# Smartphone teurer mit Flappy Bird verkaufen



## Marschel7373 (11. Februar 2014)

Kauft wirklich jemand ein 1500€ teures Samsung Galaxy Note 3 oder Apple Iphone 5s, nur weil da Flappy Bird drauf ist ?


----------



## Bratwurschtler (11. Februar 2014)

Naja, weiss auch noch was bei den Leuten falsch im Kopf ist...
Glaube der Entwickler wollte einfach in Ruhe seine Games entwickeln.


----------



## Rambonie13 (11. Februar 2014)

Bin auch der Meinung, wenn jemand sowas wirklich kauft stimmt da irgendetwas nicht so im Oberstübchen.

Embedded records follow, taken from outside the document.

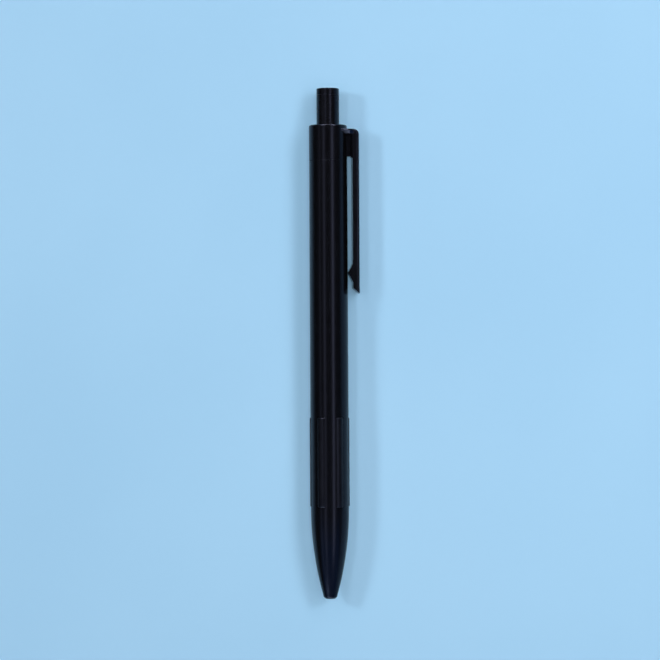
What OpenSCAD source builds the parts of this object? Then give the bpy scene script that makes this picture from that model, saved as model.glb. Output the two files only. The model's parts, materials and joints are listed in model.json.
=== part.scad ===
// Retractable ballpoint pen with a click button, a pocket clip and soft grip pads.
// Each piece is drawn upright in the pen's own frame: the writing end is at z = 0, the button is
// at the top and the pocket clip is on the +X side. lay_down() then puts the whole pen on the desk.

/* [Barrel] */
// Radius of the barrel over the hand grip and the middle
barrel_r = 5.36; // [5.2:0.02:5.4]
// Radius of the barrel where it meets the collar
barrel_rear_r = 5.31; // [5.2:0.01:5.32]
// Height of the seam between barrel and collar
seam_z = 122.9; // [121.5:0.1:123]
// Height at which the nose starts to curve in
nose_z = 25.5; // [24:0.1:26]
// Radius of the curve that closes the nose
nose_arc_r = 91; // [88:1:96]
// Radius of the hole that the writing point comes out of
tip_hole_r = 1.2; // [1.15:0.01:1.25]

/* [Grip] */
// Number of grip pads round the barrel
pad_count = 6; // [6:1:6]
// Radius over the crowns of the soft grip pads
pad_r = 5.56; // [5.5:0.01:5.6]
// Width of each pad
pad_width = 2.36; // [2:0.02:2.6]
// Lower end of the pads
pad_z = 25.8; // [25.6:0.1:26.4]
// Length of the pads
pad_length = 25.1; // [20:0.1:26]

/* [Collar and clip] */
// Outer radius of the collar
collar_r = 5.34; // [5.33:0.01:5.4]
// Length of the collar
collar_length = 10; // [9.8:0.1:10.1]
// Distance from the pen's axis to the clip's outer face
clip_out = 8.56; // [8.5:0.02:8.8]
// Thickness of the clip's blade
clip_thickness = 1.5; // [1.3:0.1:1.6]
// Width of the clip's blade
clip_width = 6.1; // [5.4:0.1:6.6]
// Height of the clip's outer tip
clip_tip_z = 85.7; // [84:0.1:90]

/* [Resting on the desk] */
// Roll that brings the clip's lower edge down to the desk
roll = 16.7; // [12:0.1:16.8]

/* [Button] */
// Radius of the push button
button_r = 3.08; // [3:0.02:3.1]
// Length of the button that stands out of the collar
button_out = 10.3; // [9:0.1:11]
// Length of the button's end cap
cap_length = 1.8; // [1.4:0.1:2.2]

/* [Hidden] */
$fn = 64;

cut = 1;                    // how far a cutter runs past what it cuts
fit = 0.05;                 // gap between two pieces that are fitted together
slide = 0.1;                // gap round a piece that slides
sides = 3;                  // guide ribs, lugs and rotor ribs all stand at thirds of a turn
side_turn = 360 / sides;

// Barrel
cylinder_top_z = 85;        // above this the barrel narrows slightly to the collar
lip_z = 1.2;                // height of the rounded lip round the tip hole
nose_steps = 12;            // cones that make the curve of the nose
spring_seat_z = 8;
spring_bore_r = 2.4;
spring_bore_top_z = 24;
refill_bore_r = 3.3;
sleeve_bore_z = 98;
sleeve_bore_r = 4.3;

// Thread between cam sleeve and barrel, drawn as rings
thread_turns = 4;
thread_z = 115.4;
thread_pitch = 1.5;
thread_width = 0.6;
thread_r = 4.65;

// Grip pads
pad_seat = 4.4;             // distance from the axis to the flat that each pad sits on
pad_turn = 360 / pad_count; // one pad is in line with the clip
pad_foot = sqrt(barrel_r ^ 2 - (pad_width / 2) ^ 2);
pad_crown_at = (pad_r ^ 2 - barrel_r ^ 2) / (2 * (pad_r - pad_foot));
pad_crown_r = pad_r - pad_crown_at;

// Collar
collar_top_z = seam_z + collar_length;
collar_wall_z = collar_top_z - 1.6;
collar_edge = 0.25;

// Clip
clip_in = clip_out - clip_thickness;
plate_top_z = collar_top_z - 1.2;
plate_low_z = plate_top_z - 1.3;
plate_half_w = 4.5;
clip_corner_r = 1.5;
clip_corner_steps = 6;
web_half_w = 1.3;
web_low_z = seam_z + 1.2;
web_in = 4.4;
barb_top_z = clip_tip_z + 8.4;
barb_point_z = clip_tip_z + 5.9;
barb_low_z = clip_tip_z + 3.2;
blade_low_z = clip_tip_z + 1.6;
barb_gap = 0.08;            // between barb and barrel

// Button and indexing mechanism
button_top_z = collar_top_z + button_out;
button_joint_z = button_top_z - cap_length;
button_low_z = collar_wall_z - 3.3;
button_bore_r = 2.2;
flange_r = 3.45;
flange_height = 1.6;
sleeve_r = sleeve_bore_r - fit;
sleeve_in_r = 3.6;
sleeve_low_z = 108;
sleeve_top_z = collar_wall_z - slide;
rib_low_z = 112;
rib_high_z = 121;
rib_in_r = 3.05;
rib_angle = 14;
rib_slope = 45;
plunger_r = 2.9;
plunger_low_z = 118;
lug_r = 3.5;
lug_angle = 22;
lug_low_z = 118.6;
lug_high_z = 121.6;
crown_teeth = 6;
crown_depth = 0.9;
crown_half_w = 0.9;
rotor_r = 2.6;
rotor_low_z = 109.1;
rotor_top_z = 116.9;
rotor_rib_low_z = 111.6;
rotor_rib_top_z = 117.7;
rotor_socket_r = 1.18;
rotor_socket_depth = 3.2;

// Refill
refill_r = 1.6;
refill_in_r = 1.2;
tube_low_z = 26;
tube_top_z = 108;
plug_r = 1.15;
plug_low_z = 104;
plug_flange_z = 109;
boss_r = 1.1;
boss_top_z = 112;
socket_low_z = 16;
socket_r = 1.3;
socket_bore_r = 0.95;
socket_bore_top_z = 20.2;
stop_low_z = 24.6;
stop_r = 2.05;
stem_top_z = 30;
point_r = 0.9;
point_neck_r = 1.0;
point_cone_z = 6.2;
point_low_z = 2.3;
point_lip_r = 0.44;
point_top_z = 20;
ball_r = 0.35;
ball_z = point_low_z + 0.1;
ball_fit = 0.02;
ink_channel_r = 0.2;
ink_low_z = 30.2;
ink_top_z = 88;
follower_top_z = 91;
ink_r = 1.17;

// Return spring
spring_wire_r = 0.17;
spring_mean_r = 1.87;
spring_turns = 10;
spring_end_turns = 0.75;    // closed turns at each end
spring_turn_steps = 14;
spring_wire_sides = 6;

// Lying on the desk: the crown of the pad nearest to the desk carries the pen
axis_height = pad_crown_at * cos(90 - roll - pad_turn) + pad_crown_r;
left_reach = pad_crown_at * cos(roll) + pad_crown_r;
right_reach = clip_out * cos(roll) + clip_width / 2 * sin(roll);

function nose_r(z) = barrel_r - nose_arc_r + sqrt(nose_arc_r ^ 2 - (nose_z - z) ^ 2);

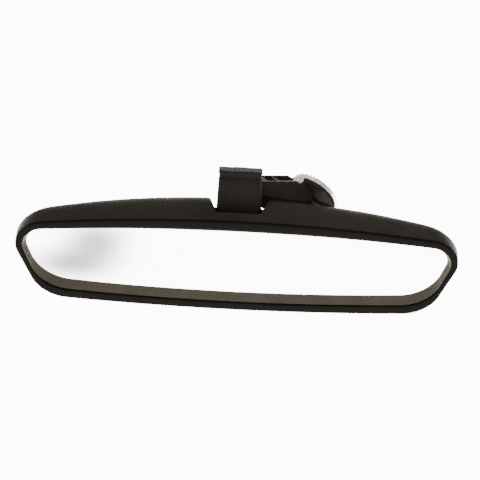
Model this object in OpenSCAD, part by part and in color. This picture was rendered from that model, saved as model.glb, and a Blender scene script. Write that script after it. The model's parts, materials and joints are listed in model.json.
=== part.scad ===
/* [Head rim] */
// Half length of the crown line, to where it meets the line of the end
rim_half = 132.2; // [131:0.2:134]
// Height of the crown above the centre line
rim_top = 31.7; // [31:0.1:32.5]
// Depth of the lower edge below the centre line
rim_bottom = 32.9; // [32:0.1:34]
// Fall of the crown line from its middle to its end
rim_top_sag = 10.2; // [9.5:0.1:11]
// Rise of the lower edge from its middle to its end
rim_bottom_sag = 5.8; // [5:0.1:6.5]
// Angle of the ends from upright
rim_rake = 24; // [23:0.2:26]
// Radius of the upper corners
rim_upper_r = 15.9; // [15:0.1:17]
// Radius of the lower corners
rim_lower_r = 24.3; // [23:0.1:26]

/* [Visible glass] */
// Half length of the upper edge, to where it meets the line of the end
glass_half = 122.5; // [121:0.2:124]
// Height of the glass above the centre line
glass_top = 21.2; // [21:0.1:22]
// Depth of the glass below the centre line
glass_bottom = 23.4; // [22.8:0.1:23.6]
// Fall of the upper edge from its middle to its end
glass_top_sag = 5.35; // [4.5:0.05:6]
// Rise of the lower edge from its middle to its end
glass_bottom_sag = 6.3; // [5.5:0.1:7]
// Angle of the ends from upright
glass_rake = 20; // [18:0.5:22]
// Radius of the upper corners
glass_upper_r = 9.7; // [8.5:0.1:11]
// Radius of the lower corners
glass_lower_r = 27; // [25:0.5:29]
// Depth of the glass face behind the rim
glass_depth = 4.8; // [4.4:0.1:5.2]
// Thickness of the glass
glass_t = 2.2; // [1.8:0.1:2.4]

/* [Casing] */
// Depth of the casing at its middle
casing_depth = 30; // [29.5:0.5:31]
// Depth of the casing at its ends
casing_end_depth = 18; // [17:0.5:19]
// Wall of the casing
casing_wall = 2; // [1.8:0.1:2.4]
// How square the back of the casing is
casing_square = 5; // [4.4:0.1:5.4]
// Half width of the notch at its front edge
notch_front_half = 13.4; // [13:0.1:14]
// Half width of the notch at the back of the casing
notch_rear_half = 17; // [16:0.1:18]
// Front edge of the notch behind the rim
notch_front = 8.7; // [8:0.1:9]

/* [Ball joint] */
// Radius of the ball
ball_r = 5.5; // [5:0.1:5.8]
// Ball centre behind the rim
ball_depth = 18; // [17.8:0.1:18.4]
// Ball centre above the middle of the head
ball_rise = 8; // [7.5:0.1:8.5]
// Lean of the stem from upright, away from the glass
stem_lean = 20; // [19:0.5:21]
// Radius of the stem
stem_r = 4; // [3.8:0.05:4.1]
// Clearance of the running fits, on the radius
run_fit = 0.05; // [0.03:0.01:0.08]

/* [Neck cover] */
// Width of the cover
cover_w = 25; // [24:0.1:25.4]
// Distance from the stem axis to the front of the cover
cover_front = 13; // [12.8:0.1:13.2]
// Depth of the side walls of the cover
cover_side = 4.4; // [4:0.1:4.5]
// Height of the lower edge of the cover above the ball
cover_low = 16.8; // [16.6:0.1:17.4]
// Height of the top of the cover above the ball
cover_high = 41.8; // [41.6:0.1:43]

/* [Mount] */
// Angle from the line of the head back to the mount arm
mount_yaw = 28; // [27.5:0.5:30]
// Distance from the stem to the centre of the foot
foot_reach = 48.9; // [48.5:0.1:50]
// Height of the centre of the foot above the ball
foot_rise = 20.2; // [20:0.1:21]
// Angle from the arm round to the windscreen face
foot_turn = 26.6; // [25:0.2:28]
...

Zudem gibts die APK bei Chip zum Download für jederman und das Ganze sogar kostenlos


----------



## dsdenni (11. Februar 2014)

Vielleicht findest du ja einen so "dummen" der dir sowas abkaufen würde


----------



## MATRIX KILLER (11. Februar 2014)

Marschel7373 schrieb:


> Kauft wirklich jemand ein 1500€ teures Samsung Galaxy Note 3 oder Apple Iphone 5s, nur weil da Flappy Bird drauf ist ?


 
Dein Thread sollte hierhin Rumpelkammer verschoben werden.


----------